Although the program’s first half was dedicated to the music of Richard Strauss – the tone poem “Til Eulenspiegel’s Merry Pranks” and the “Horn Concerto No. 1 in E-flat major” with the orchestra’s principal horn Jennifer Montone as soloist – it was the rendition given Robert Schumann’s “Symphony No. 2 in C major,” heard after intermission, that proved itself the evening’s most revelatory interpretation.

Even as a concert pianist specializing in the Austro-Germanic repertoire of Haydn, Mozart, Beethoven and Schubert, which was how he first came to fame, Eschenbach was never considered a player who elicited a gorgeous tone from the instrument. Rather, he was greatly admired for the textural transparency and structural clarity of his interpretations.
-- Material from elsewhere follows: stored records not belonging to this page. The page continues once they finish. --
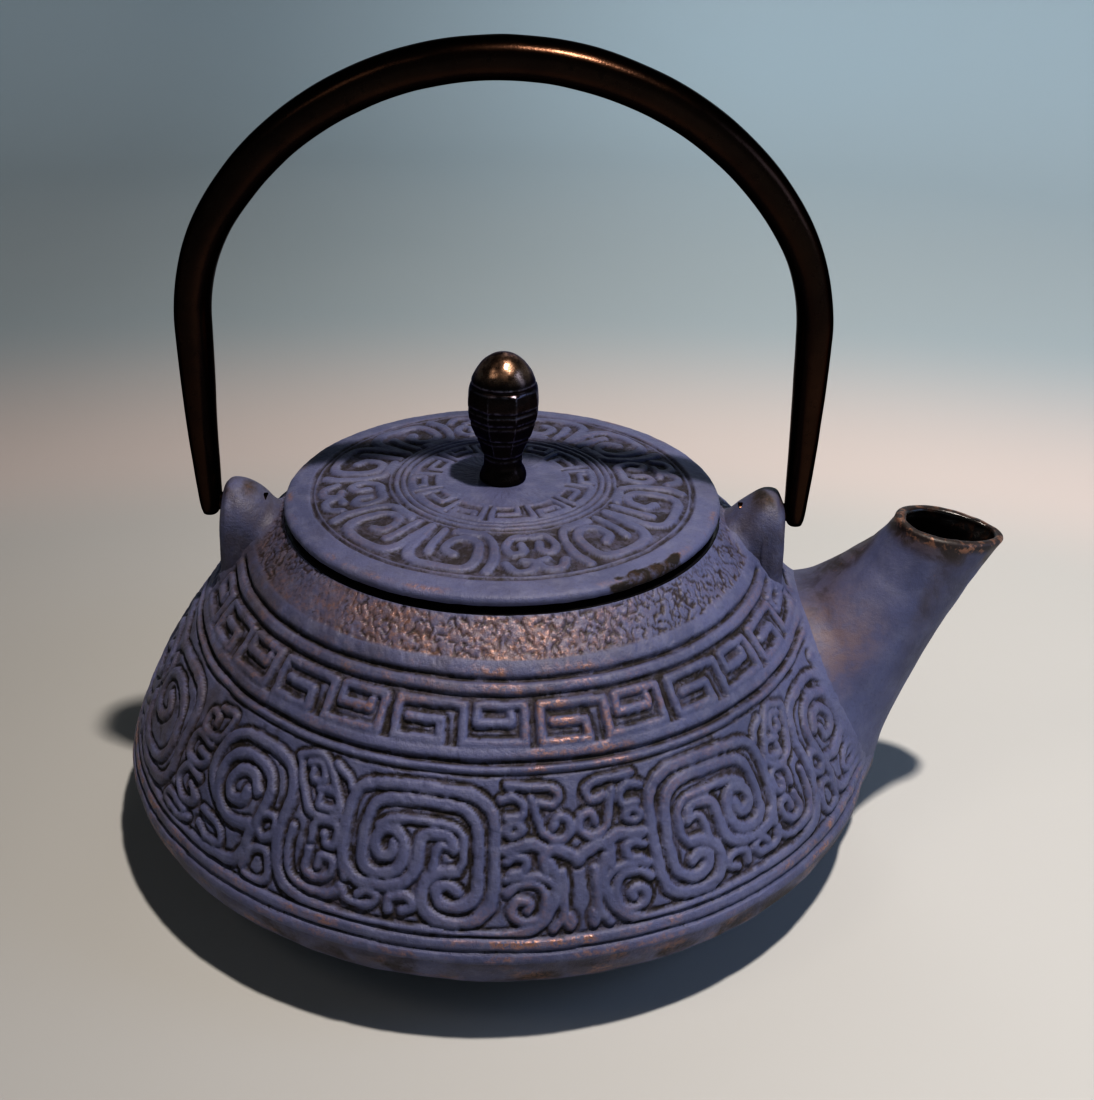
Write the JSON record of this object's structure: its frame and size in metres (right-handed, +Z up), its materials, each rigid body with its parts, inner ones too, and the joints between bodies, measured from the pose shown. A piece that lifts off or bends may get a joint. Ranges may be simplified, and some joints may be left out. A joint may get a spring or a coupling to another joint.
{
  "type": "teapot infuser",
  "caption": "Round cast iron teapot with a bail handle, short spout, lift-off knobbed lid and a lift-out mesh tea infuser basket, in matte blue with worn relief bands.",
  "frame": {"origin": "on the pot's axis of revolution, in the plane of the foot ring that it stands on", "axes": "+Z up along the pot's axis, +X towards the spout, +Y to the left of the spout, away from a viewer who has the spout on the right"},
  "size_m": [0.1907, 0.165, 0.1693],
  "materials": {
    "blue_iron": "matte",
    "black_iron": "satin",
    "plated_steel": "satin",
    "stainless_sheet": "brushed",
    "stainless_mesh": "satin"
  },
  "bodies": {
    "pot": {"pot_body": "blue_iron"},
    "handle": {"handle_bow": "black_iron", "handle_peg_left": "black_iron", "handle_peg_right": "black_iron"},
    "infuser": {"infuser_rim": "stainless_sheet", "infuser_wall": "stainless_mesh", "infuser_floor": "stainless_mesh", "infuser_foot_band": "stainless_sheet", "infuser_seam": "stainless_sheet"},
    "lid": {"lid": "blue_iron", "lid_knob": "black_iron", "knob_stud": "plated_steel", "knob_washer": "plated_steel", "knob_nut": "plated_steel"}
  },
  "joints": [
    {"name": "handle_swing", "type": "hinge", "parent": "pot", "child": "handle", "pos_m": [0, 0, 0.073], "axis": [1, 0, 0], "range_deg": [-114, 114]},
    {"name": "infuser_lift", "type": "slide", "parent": "pot", "child": "infuser", "axis": [0, 0, 1], "range_m": [0, 0.05]},
    {"name": "lid_lift", "type": "slide", "parent": "infuser", "child": "lid", "axis": [0, 0, 1], "range_m": [0, 0.05]}
  ]
}
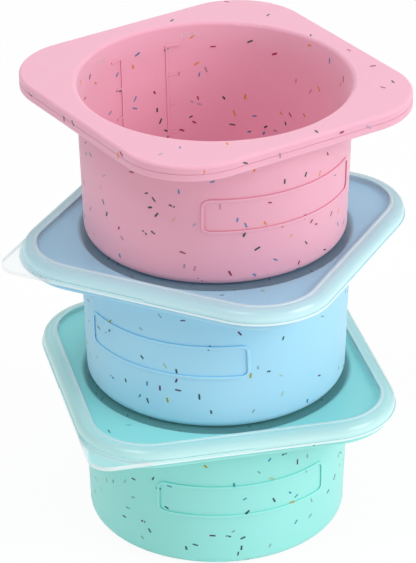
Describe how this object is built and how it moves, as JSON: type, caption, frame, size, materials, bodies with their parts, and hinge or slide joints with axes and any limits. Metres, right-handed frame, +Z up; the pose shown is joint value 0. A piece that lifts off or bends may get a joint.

When he “moved up” from the piano bench to the podium, his conducting took on the same sonic attributes. He certainly wasn’t out to resurrect the famous “Philadelphia Sound” of previous music directors Leopold Stokowski and Eugene Ormandy. He wasn’t even out to emulate his immediate predecessor, Wolfgang Sawallisch, whose tonal personality did indeed recall the Ormandy sound in a slightly lighter version. But just as truly, Eschenbach never offered up anything nearly as stringent as the sound Riccardo Muti regularly elicited from the Philadelphians.

From the first note to the last of the Schumann Second Symphony, Eschenbach did what he only rarely did when he was music director; he encouraged the players to play freely and expressively. Rather than micromanage every division of every beat of every measure of the score, he communicated through precise but not overbearing gestures his interpretation of this masterpiece of early Romanticism.

The result was a performance that not only presented Schumann’s take on the classical symphony passed on to him from Haydn and Mozart through Beethoven and Schubert but that filled Verizon Hall with a tonal warmth few conductors produce and even fewer use to maximum interpretive effect.

The music of the first, second and fourth movements unfolded with both lyricism and intensity, with both intimacy and drama. If Eschenbach chose a slower tempo for the third movement than would have been mine, I will not criticize him for it because I understood what he was trying to accomplish – setting a mood of heavenly peace and tranquility amidst a terribly violent world – and I was able to hear the music in his heart and soul beyond the mere notes being played.

I wasn’t altogether looking forward to this particular concert, but I was wrong to worry. The Philadelphians played splendidly for Christoph Eschenbach, and I was grateful to hear them do so, as was the audience that nearly filled the hall and gave the returning maestro a resounding ovation.